Under Auditions and Screen Tests, we locate three clips. This area houses “Dreamgirls – Beyonce Knowles Screen Test” (2:24), “Ain’t No Party – Anika Noni Rose Audition” (2:09), and “Steppin’ to the Bad Side – Fatima Robinson Choreography Audition” (6:20). Parts of these appear already in the long “Dream” documentary, but it’s great to see them on their own here. I especially like the one with Knowles, as we see her get on her internal Diana Ross.
Seven Previsualization Sequences come next. We get “The Talent Show” (9:35), “Fake Your Way to the Top” (6:57), “Cadillac Car” (3:01), “Steppin’ to the Bad Side” (8:24), “I Want You Baby” (2:45), “Heavy” (1:46) and “Hard to Say Goodbye” (4:29). These mix filmed storyboards, some musical test footage, and audio to approximate the flow of the scenes. They offer a cool way to see the movie’s planning processes.
Finally, we find an Image Gallery. This splits into four areas: “Storyboards” (988 across 10 subdomains), “Costume Designs” (78), “Production Designs” (15), and “Art Department Archive” (31). All four areas offer some great material. The storyboards are genuinely exhaustive – and exhausting, as flicking through them cramped my hand! I think the art department material is the most fun, though, as we get good looks at the album covers and posters created for the flick.
Dreamgirls provides an inconsistent but often entertaining piece of work. Though it sags as it goes, it provides a better than average movie musical and displays enough strengths to make it worthwhile.
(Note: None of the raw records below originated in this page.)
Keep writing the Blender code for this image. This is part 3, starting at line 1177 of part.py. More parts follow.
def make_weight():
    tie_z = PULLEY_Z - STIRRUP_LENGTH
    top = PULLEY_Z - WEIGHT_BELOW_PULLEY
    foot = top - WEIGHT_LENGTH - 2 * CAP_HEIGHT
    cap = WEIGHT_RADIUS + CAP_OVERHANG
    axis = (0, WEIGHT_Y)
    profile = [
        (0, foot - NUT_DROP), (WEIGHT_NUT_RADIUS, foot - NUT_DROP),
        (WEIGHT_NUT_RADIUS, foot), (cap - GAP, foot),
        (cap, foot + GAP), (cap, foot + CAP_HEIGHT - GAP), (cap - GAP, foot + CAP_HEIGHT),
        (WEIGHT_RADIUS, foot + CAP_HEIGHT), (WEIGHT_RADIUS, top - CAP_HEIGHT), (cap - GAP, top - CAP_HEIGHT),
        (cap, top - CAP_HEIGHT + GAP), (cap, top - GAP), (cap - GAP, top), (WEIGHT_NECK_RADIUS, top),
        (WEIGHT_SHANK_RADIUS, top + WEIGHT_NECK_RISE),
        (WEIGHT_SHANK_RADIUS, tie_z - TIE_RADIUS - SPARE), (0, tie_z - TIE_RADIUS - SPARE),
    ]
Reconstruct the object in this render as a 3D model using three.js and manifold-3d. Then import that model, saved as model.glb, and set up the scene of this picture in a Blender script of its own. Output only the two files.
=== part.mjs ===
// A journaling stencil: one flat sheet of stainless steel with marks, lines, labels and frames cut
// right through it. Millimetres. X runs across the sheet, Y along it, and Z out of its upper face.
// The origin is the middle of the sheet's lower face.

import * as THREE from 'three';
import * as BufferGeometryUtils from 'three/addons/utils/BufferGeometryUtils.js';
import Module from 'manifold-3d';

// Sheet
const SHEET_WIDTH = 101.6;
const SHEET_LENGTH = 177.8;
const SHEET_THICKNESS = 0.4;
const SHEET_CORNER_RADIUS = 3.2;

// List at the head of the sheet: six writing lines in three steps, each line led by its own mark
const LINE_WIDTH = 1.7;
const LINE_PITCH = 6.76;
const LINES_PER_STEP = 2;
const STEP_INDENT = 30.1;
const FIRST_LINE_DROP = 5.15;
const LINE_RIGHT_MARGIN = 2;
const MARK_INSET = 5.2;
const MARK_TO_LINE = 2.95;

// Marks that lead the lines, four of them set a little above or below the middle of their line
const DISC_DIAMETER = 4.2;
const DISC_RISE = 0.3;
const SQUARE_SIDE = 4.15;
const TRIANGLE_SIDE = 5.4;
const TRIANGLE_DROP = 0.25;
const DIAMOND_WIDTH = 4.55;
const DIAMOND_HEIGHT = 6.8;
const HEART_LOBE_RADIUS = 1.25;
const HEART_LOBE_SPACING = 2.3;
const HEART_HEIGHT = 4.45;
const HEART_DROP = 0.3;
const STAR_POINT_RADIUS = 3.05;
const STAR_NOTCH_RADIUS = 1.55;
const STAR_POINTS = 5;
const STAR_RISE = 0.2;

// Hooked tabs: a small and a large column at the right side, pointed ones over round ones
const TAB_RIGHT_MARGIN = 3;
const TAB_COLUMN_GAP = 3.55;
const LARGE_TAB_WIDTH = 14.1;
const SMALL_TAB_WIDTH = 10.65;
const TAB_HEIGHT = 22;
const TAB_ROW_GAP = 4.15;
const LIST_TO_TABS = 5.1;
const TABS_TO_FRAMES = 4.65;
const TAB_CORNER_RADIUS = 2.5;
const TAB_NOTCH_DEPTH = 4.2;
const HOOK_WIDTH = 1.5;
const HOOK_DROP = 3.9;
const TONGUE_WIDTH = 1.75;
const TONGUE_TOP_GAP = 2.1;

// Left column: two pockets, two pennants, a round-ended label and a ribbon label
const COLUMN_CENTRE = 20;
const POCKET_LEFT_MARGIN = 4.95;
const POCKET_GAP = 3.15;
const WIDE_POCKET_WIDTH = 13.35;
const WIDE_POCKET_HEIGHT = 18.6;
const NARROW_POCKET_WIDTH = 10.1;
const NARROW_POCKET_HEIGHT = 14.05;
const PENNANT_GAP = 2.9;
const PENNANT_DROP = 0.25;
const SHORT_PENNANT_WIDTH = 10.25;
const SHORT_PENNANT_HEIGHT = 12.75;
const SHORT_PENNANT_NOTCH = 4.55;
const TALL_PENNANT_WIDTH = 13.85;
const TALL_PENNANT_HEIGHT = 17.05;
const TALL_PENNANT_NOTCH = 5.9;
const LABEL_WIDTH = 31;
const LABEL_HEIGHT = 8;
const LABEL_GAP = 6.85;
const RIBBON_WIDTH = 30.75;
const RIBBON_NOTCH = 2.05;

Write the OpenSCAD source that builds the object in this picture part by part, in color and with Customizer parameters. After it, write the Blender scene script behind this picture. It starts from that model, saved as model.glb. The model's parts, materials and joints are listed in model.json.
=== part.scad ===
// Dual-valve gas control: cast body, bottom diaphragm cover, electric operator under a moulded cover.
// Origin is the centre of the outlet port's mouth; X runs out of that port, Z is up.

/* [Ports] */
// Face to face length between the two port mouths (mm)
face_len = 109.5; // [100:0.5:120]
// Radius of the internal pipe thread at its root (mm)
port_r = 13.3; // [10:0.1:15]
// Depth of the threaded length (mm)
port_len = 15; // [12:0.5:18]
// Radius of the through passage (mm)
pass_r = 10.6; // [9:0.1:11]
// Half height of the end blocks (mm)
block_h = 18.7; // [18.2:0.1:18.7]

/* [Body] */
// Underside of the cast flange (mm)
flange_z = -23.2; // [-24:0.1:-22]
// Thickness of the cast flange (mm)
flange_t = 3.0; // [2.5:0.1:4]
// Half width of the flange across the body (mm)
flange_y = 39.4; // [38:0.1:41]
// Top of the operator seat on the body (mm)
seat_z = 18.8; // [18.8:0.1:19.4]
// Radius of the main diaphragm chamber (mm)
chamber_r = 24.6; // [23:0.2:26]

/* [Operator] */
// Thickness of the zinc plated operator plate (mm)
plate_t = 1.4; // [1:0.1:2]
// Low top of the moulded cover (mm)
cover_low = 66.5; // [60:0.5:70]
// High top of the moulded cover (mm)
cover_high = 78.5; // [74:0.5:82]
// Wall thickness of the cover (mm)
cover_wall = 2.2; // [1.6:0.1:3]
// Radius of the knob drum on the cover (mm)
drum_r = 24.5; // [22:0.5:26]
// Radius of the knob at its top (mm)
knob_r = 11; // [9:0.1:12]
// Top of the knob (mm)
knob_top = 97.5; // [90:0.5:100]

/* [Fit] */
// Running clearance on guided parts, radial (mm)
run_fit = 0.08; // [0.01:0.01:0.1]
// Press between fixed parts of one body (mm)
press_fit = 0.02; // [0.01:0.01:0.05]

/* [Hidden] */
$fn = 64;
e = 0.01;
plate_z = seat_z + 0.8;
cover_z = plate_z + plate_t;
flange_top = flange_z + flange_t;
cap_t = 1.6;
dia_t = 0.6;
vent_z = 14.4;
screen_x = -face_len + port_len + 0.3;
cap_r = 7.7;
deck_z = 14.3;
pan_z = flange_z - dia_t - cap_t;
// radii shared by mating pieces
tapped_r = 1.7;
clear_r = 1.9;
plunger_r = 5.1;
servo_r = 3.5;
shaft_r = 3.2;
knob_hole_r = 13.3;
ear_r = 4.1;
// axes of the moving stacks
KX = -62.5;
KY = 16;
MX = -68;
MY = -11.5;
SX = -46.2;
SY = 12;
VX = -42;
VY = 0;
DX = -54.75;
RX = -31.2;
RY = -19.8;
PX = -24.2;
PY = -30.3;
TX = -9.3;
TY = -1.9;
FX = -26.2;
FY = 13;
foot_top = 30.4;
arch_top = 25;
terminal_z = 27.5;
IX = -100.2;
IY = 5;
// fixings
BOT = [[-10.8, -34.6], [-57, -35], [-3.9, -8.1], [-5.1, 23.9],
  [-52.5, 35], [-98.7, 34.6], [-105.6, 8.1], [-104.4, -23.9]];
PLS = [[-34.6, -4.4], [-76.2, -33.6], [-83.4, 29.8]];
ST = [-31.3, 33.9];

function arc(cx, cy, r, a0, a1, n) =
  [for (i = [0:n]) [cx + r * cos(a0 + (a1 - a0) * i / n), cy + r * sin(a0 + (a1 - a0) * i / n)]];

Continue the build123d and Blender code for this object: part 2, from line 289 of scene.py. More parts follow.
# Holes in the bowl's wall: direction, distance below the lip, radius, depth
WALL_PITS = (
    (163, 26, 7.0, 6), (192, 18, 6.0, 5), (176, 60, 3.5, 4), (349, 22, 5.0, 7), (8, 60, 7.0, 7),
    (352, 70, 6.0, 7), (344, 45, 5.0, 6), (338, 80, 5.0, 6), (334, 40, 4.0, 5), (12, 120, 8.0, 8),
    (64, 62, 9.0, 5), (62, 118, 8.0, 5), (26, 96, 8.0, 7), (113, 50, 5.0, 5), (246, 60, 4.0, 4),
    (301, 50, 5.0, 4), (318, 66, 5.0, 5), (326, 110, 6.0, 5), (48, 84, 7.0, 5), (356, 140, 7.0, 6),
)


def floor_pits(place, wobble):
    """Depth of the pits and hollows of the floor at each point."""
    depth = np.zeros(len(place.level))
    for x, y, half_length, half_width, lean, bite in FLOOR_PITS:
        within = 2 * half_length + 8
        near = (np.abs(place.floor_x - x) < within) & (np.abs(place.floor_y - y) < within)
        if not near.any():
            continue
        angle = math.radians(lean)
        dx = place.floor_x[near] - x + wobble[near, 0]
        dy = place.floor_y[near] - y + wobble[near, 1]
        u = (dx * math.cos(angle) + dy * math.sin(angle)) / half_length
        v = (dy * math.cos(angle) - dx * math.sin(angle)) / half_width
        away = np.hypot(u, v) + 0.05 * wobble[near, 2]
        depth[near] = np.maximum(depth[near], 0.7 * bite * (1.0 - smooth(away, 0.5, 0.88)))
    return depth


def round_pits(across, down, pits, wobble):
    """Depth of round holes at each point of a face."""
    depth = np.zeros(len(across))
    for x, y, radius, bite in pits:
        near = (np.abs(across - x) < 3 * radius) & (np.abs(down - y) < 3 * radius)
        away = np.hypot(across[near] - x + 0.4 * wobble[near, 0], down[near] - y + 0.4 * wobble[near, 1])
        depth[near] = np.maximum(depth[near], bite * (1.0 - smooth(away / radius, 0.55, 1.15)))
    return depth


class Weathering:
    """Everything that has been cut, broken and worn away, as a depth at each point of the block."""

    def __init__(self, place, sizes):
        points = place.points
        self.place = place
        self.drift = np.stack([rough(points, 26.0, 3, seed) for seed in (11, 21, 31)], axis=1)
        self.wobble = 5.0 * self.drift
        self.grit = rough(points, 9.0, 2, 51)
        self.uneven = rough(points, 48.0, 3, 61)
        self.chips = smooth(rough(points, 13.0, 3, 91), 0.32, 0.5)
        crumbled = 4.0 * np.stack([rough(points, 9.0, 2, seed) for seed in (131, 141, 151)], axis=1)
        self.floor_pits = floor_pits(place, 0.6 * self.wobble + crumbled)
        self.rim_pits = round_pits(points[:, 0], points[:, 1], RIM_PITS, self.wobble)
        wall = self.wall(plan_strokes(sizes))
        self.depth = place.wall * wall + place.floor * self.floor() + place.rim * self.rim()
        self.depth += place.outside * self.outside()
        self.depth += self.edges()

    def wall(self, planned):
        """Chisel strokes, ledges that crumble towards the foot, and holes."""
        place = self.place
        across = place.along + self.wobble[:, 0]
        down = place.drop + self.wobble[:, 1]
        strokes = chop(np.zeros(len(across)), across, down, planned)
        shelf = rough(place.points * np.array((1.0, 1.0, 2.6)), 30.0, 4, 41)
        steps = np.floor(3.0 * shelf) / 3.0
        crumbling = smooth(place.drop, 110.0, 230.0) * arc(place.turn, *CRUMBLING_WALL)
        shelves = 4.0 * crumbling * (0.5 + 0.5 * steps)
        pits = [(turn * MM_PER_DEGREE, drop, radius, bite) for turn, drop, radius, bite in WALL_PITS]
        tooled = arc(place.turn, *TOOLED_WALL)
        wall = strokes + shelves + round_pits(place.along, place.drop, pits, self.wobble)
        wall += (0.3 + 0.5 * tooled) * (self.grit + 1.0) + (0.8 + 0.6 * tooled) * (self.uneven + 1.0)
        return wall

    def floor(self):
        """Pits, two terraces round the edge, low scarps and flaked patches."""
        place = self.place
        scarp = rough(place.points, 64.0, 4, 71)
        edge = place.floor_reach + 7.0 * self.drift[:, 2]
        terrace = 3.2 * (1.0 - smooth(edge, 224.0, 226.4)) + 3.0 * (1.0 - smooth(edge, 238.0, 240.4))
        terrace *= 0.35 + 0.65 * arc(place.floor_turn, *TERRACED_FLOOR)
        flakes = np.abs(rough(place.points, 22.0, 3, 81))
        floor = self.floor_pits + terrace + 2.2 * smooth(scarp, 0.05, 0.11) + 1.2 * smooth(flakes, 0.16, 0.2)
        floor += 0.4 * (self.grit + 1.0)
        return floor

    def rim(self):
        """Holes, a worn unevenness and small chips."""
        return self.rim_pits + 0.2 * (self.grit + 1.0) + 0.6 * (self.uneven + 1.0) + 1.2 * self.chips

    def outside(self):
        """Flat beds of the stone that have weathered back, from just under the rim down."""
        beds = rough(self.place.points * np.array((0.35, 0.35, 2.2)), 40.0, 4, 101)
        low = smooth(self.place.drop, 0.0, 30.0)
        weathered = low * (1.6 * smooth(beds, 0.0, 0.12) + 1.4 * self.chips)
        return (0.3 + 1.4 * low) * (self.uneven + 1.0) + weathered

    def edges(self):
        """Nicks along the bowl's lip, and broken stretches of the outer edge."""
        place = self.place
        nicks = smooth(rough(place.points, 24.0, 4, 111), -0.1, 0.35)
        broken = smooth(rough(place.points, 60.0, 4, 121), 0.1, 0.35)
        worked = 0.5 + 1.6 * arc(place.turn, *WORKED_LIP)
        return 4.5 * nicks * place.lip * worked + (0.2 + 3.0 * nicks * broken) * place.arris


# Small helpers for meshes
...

As for the DVD, it presents excellent picture and audio along with a stellar set of extras. This set gives us an enjoyable flick and a top-notch package.
Pursestrings note: in addition to this two-DVD “Showstopper Edition” of Dreamgirls, fans have the option of purchasing a single-disc release. It duplicates this set’s DVD One and retails for $29.99, or only $5 less than this version’s $34.99 list price. If you don’t care about extras, get the one that’s cheapest, but I think all the fine materials on DVD Two definitely warrant the extra cost.